Directions>
Repeat exactly, and only, the lines below starting at the line that contains "before = set(bpy.data.objects)" and ending at the line that contains "bpy.data.objects.remove(obj)", inclusive of both.

Record list>
(begin)
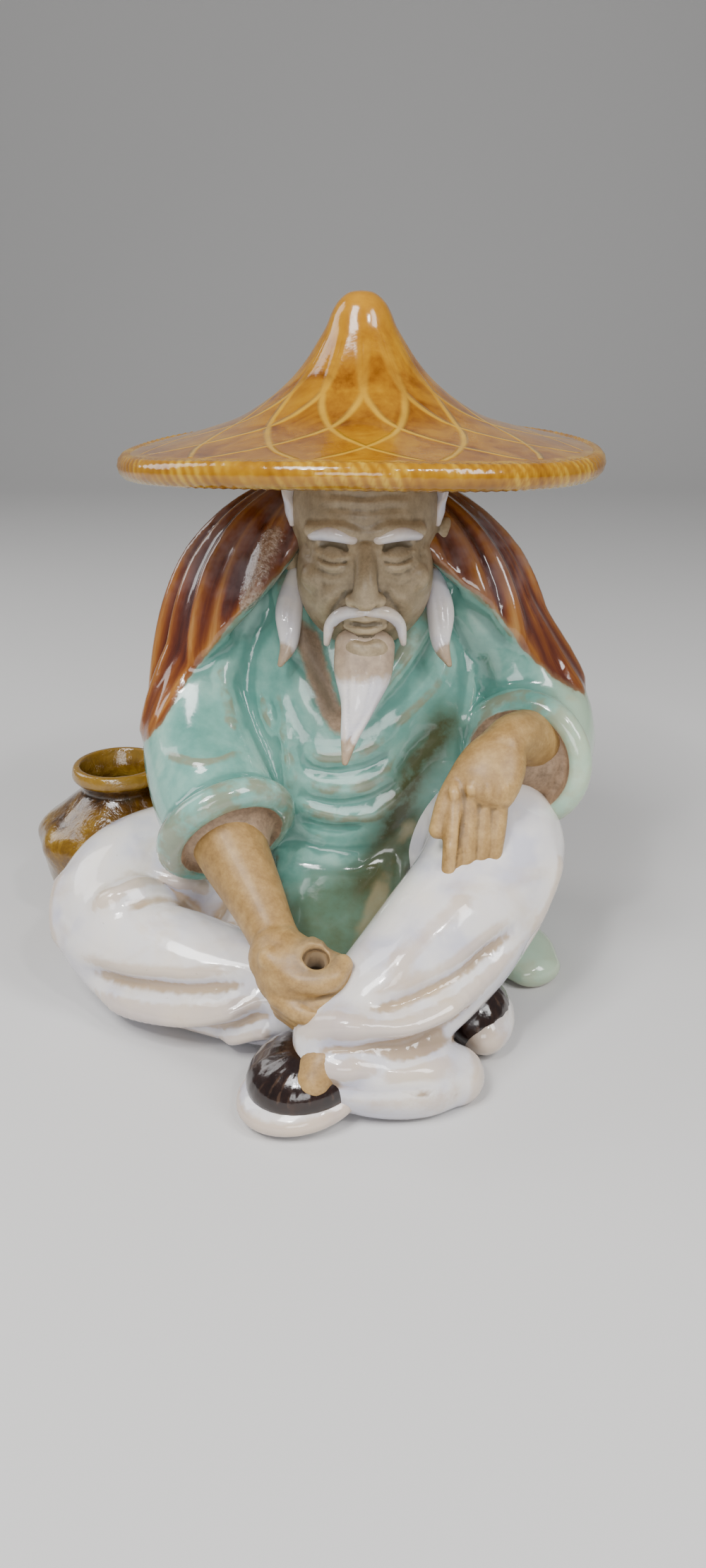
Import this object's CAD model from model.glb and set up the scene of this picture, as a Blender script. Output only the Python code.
import math
import bpy
import numpy as np
from mathutils import Euler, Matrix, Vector
from mathutils.bvhtree import BVHTree


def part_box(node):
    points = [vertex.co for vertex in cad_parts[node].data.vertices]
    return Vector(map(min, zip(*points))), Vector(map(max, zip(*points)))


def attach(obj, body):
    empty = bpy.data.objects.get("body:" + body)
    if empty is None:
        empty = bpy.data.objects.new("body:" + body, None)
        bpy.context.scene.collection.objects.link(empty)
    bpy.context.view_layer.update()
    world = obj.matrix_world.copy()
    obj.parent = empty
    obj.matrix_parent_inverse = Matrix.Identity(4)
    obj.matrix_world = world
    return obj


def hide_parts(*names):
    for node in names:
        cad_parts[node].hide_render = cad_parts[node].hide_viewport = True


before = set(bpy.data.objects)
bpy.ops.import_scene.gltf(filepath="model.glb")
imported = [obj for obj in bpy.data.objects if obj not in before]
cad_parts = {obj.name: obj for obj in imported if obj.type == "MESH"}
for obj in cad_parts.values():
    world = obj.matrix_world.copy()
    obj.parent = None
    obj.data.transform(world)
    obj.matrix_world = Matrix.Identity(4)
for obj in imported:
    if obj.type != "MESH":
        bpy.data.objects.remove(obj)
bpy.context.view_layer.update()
low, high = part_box("mudman")
bpy.ops.object.select_all(action="DESELECT")

# Everything is shaped in millimetres of a figure this tall, with the middle of its seat at x = 0, y = 0,
# and set into the frame at the end. SEAT is where that middle lies from the low corner of the solid's box.
HEIGHT = 180.0
SEAT = (97.35, 84.75)
UNIT = (high[2] - low[2]) / HEIGHT
ORIGIN = (low[0] + SEAT[0] * UNIT, low[1] + SEAT[1] * UNIT, low[2])

# The head's middle, chin and crown, and how far the hat sits to one side
MIDDLE = 3.0
CHIN, CROWN = 95, 151.0
HAT_SHIFT = 2.0
# Where the jar stands, and the hole through the right fist
JAR_PLACE = (-71, 27)
JAR_HEIGHT = 49
FIST_HOLE = (-8.6, -66.5, 37.5)
FIST_WAY = (0.04, -0.62, 0.78)
# The rolled cuffs: place, direction, radius and roll
CUFFS = [((-32.5, -28.5, 52.5), (0.42, -0.74, -0.5), 14.8, 4.3),
         ((45, -13.4, 66), (-0.5, -0.86, 0.1), 15, 4)]
# The clay left bare beside the beard
THROAT = [(-13.5, -8, 99), (-11, -9.7, 96), (-9.3, -12, 89), (-6.2, -13.8, 81)]
# Samples along a stroke. Face lines are cast back from IN_FRONT, and lie at FACE_DEPTH where they miss.
STEPS = 28
IN_FRONT = -90
FACE_DEPTH = -20


# Shapes

def unit(values):
    """Values held between 0 and 1."""
    return np.clip(values, 0, 1)


def turns(count):
    """Angles spread evenly around a circle."""
    return np.linspace(0, 2 * math.pi, count, endpoint=False)


def smooth_path(stations, count):
    """Samples of a Catmull-Rom curve through the stations, whatever their number of columns."""
    rows = np.asarray(stations, float)
    rows = np.vstack([2 * rows[0] - rows[1], rows, 2 * rows[-1] - rows[-2]])
    steps = np.linspace(0, len(rows) - 3 - 1e-9, count)
    first = steps.astype(int)
    part = (steps - first)[:, None]
    a, b, c, d = rows[first], rows[first + 1], rows[first + 2], rows[first + 3]
    return 0.5 * (2 * b + (c - a) * part + (2 * a - 5 * b + 4 * c - d) * part ** 2
                  + (3 * b - a - 3 * c + d) * part ** 3)


def new_piece(name, places, faces):
    mesh = bpy.data.meshes.new(name)
    mesh.from_pydata([tuple(p) for p in places], [], [tuple(f) for f in faces])
    piece = bpy.data.objects.new(name, mesh)
    bpy.context.collection.objects.link(piece)
    return piece


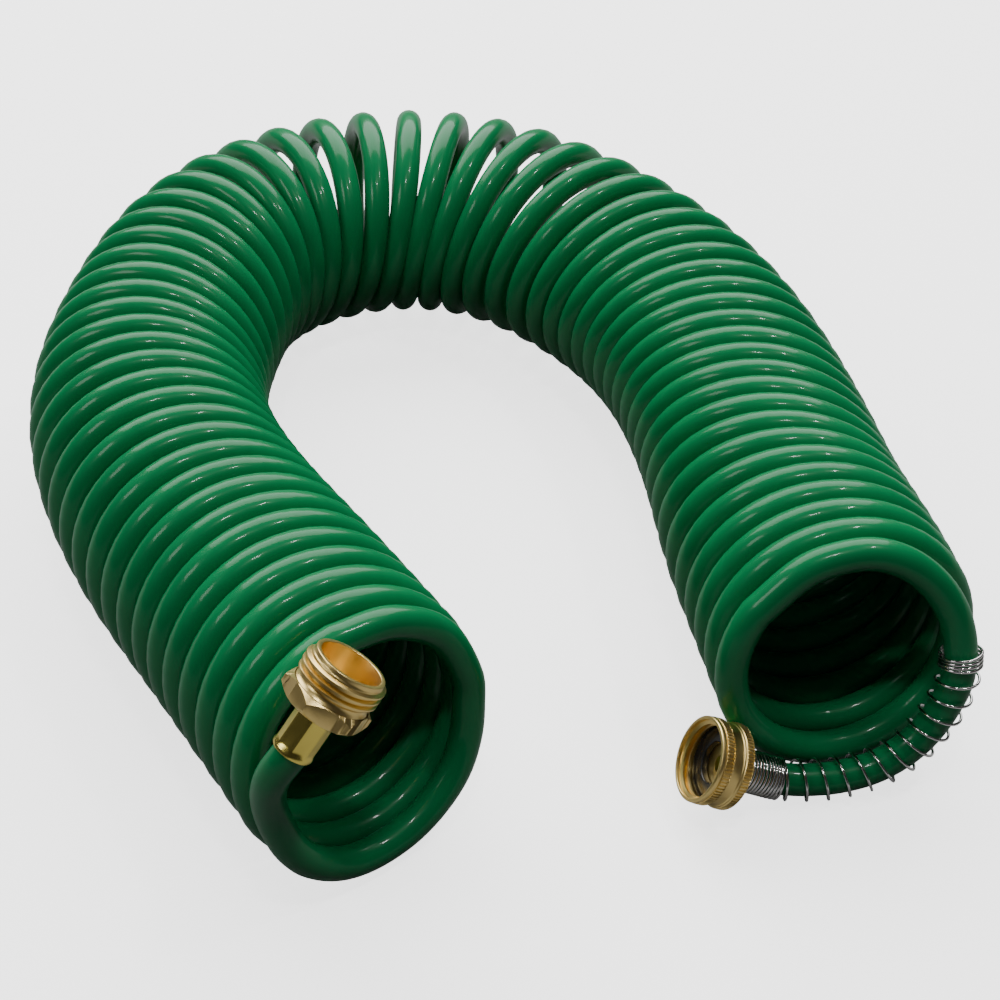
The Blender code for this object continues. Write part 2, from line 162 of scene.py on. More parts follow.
# Hexagon and neck of the male coupling
HEX_LENGTH = 0.0060
HEX_HALF_ANGLE = math.radians(30)
HEX_CONE = math.radians(40)
HEX_CONE_SHARE = 0.985
HEX_CONE_PAST_CORNER = 0.0005
HEX_EDGE = 0.00022
HEX_EDGE_ANGLE = math.radians(24)
HEX_CUTTER_BORE = 0.0001
SHAFT_IN_HEX = 0.001
SHOULDER_SHARE = 0.96
SHOULDER_LENGTH = 0.0005
NECK_LENGTH = 0.0025
NECK_RADIUS = 0.0116
NECK_FLARE_LENGTH = 0.0011
NECK_SLOPE_LENGTH = 0.0006

# Hose thread of both couplings, with the ridge's shares of half a pitch
THREAD_RADIUS = 0.01345
THREAD_DEPTH = 0.0012
THREAD_PITCH = 0.00221
THREAD_STEPS = 72
THREAD_SINK = 0.0003
THREAD_FOOT_SHARE = 0.86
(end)
Completed task>
before = set(bpy.data.objects)
bpy.ops.import_scene.gltf(filepath="model.glb")
imported = [obj for obj in bpy.data.objects if obj not in before]
cad_parts = {obj.name: obj for obj in imported if obj.type == "MESH"}
for obj in cad_parts.values():
    world = obj.matrix_world.copy()
    obj.parent = None
    obj.data.transform(world)
    obj.matrix_world = Matrix.Identity(4)
for obj in imported:
    if obj.type != "MESH":
        bpy.data.objects.remove(obj)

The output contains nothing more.